Número de autistas matriculados em escolas regulares aumenta 50% em um ano
Em 2022, existiam cerca de 400 mil autistas matriculados em escolas regulares; em 2023, esse número passa dos 600 mil
*Matéria publicada pelo Jornal da USP de Ribeirão Preto.
No Brasil, discute-se há tempos a educação de pessoas com deficiência. A primeira lei a tratar do tema foi a de Diretrizes e Bases da Educação Nacional, de 1961, que dizia que, quando possível, toda a educação de pessoas deficientes deveria ser realizada em escolas comuns. A partir de 1988, com a nova Constituição Federal, todas as leis voltadas à educação inclusiva falam sobre a presença de alunos com deficiência em escolas regulares. Em 2015, com a sanção do Estatuto da Pessoa com Deficiência, alunos deficientes ganharam ainda mais direitos, como, por exemplo, o direito a um projeto pedagógico que garanta atendimento educacional especializado.

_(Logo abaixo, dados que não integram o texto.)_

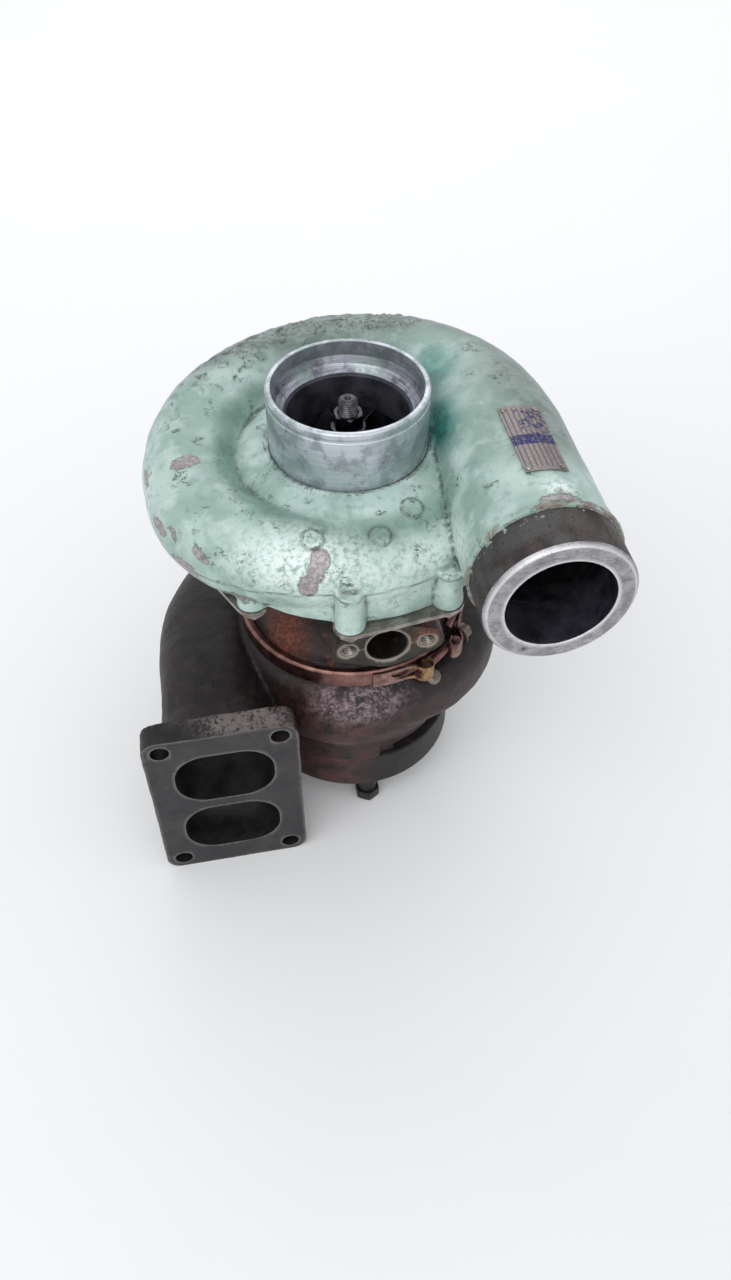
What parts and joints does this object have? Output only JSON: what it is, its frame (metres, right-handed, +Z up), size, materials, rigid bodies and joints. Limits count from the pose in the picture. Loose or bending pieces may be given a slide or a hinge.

A partir daí a educação inclusiva vem ganhando cada vez mais espaço em 2017, por exemplo, o número de crianças com Transtorno do Espectro Autista (TEA) matriculados em salas de aula comuns em escolas públicas e privadas não passavam de 100 mil, já em 2023 esse número chegou a 607 mil. Entre 2022 e 2023 o aumento foi de 50%, segundo dados do Censo da Educação Básica.
Para a psicóloga especialista em dificuldades de aprendizagem e professora da Faculdade de Filosofia, Ciências e Letras de Ribeirão Preto (FFCLRP) da USP, Luciana Carla dos Santos Elias, o diagnóstico do TEA, assim como para qualquer outro transtorno ou deficiência, é fundamental para o planejamento educacional e inclusão escolar. “O diagnóstico deve apontar não apenas as dificuldades, mas também os recursos apresentados pelo indivíduo, e, com base nessas informações, apontar quais modalidades de intervenção podem ser mais benéficas. Dessa forma, os jovens autistas, por exemplo, podem vivenciar experiências de desafio, mas também de sucesso, o que auxilia no bem-estar”.
Desafios
Apesar do crescimento no número de autistas matriculados em escolas regulares, a especialista afirma que ainda existem desafios. Para os pais, os desafios vão desde o preconceito de matricular uma criança com deficiência em escolas regulares, mesmo com leis e tratados que reforcem essa prática, até as expectativas criadas pelos pais para os filhos, que podem não ser atendidas pelas escolas não terem condições de oferecer o apoio necessário de forma eficiente. Já para os professores, os desafios são relacionados ao suporte oferecido pelas escolas dentro e fora das salas de aula. Esse suporte vai desde a presença de um professor auxiliar, até a possibilidade de realizar formações para desenvolver recursos utilizados em sala de aula.
Luciana diz que os professores “precisam de cuidado e ajuda para poder auxiliar os alunos, e muitas vezes eles são culpabilizados pelas dificuldades de aprendizagem, porque são eles que estão em sala de aula, mas todo o sistema é responsável e precisa investir em uma educação ética e de qualidade”. A psicóloga também afirma que “se os professores pudessem realizar formações proveitosas e prazerosas, tudo iria se encaixar e a prática docente seria efetiva”.
Outra forma de auxiliar no enfrentamento dos desafios, segundo a psicóloga, é com a aplicação correta da Lei 13.935/2019, que garante a prestação de serviços psicológicos e de assistência social nas redes públicas de educação básica.
Suporte familiar
Para Luciana, o suporte familiar é outro fator essencial, porque é a família quem sabe quais são os desafios enfrentados diariamente pelos jovens e quais são os recursos necessários para esses alunos, podendo auxiliar nas intervenções escolares, facilitando na criação do plano educacional. “Quanto maior a fluidez de comunicação entre a família e a escola, melhor para a elaboração do plano educacional. Muitas vezes é necessário mudanças para que os alunos sejam atendidos, e a família trazer informações claras sobre os jovens e as informações dos especialistas pelas quais eles passam é muito importante.”
Preconceito
Além dos desafios enfrentados pelos pais e professores, os alunos autistas também enfrentam outras dificuldades, como a resistência ou falta de compreensão de outros alunos e até mesmo da comunidade escolar como um todo. Segundo Luciana, a melhor forma para enfrentar esses desafios é resistir e desconstruir crenças. “A literatura mundial aponta que a inclusão promove ganhos no desenvolvimento desses alunos e também aos outros alunos, com destaque às questões humanas e éticas. Aprender a esperar meu colega de classe responder ou não gritar porque isso faz mal a ele é aprender a ter respeito, autocontrole, paciência, que são recursos que vou usar em outros lugares e momentos da minha vida. A educação é um direito de todos e as escolas devem ensinar o respeito e a ética da diversidade humana.”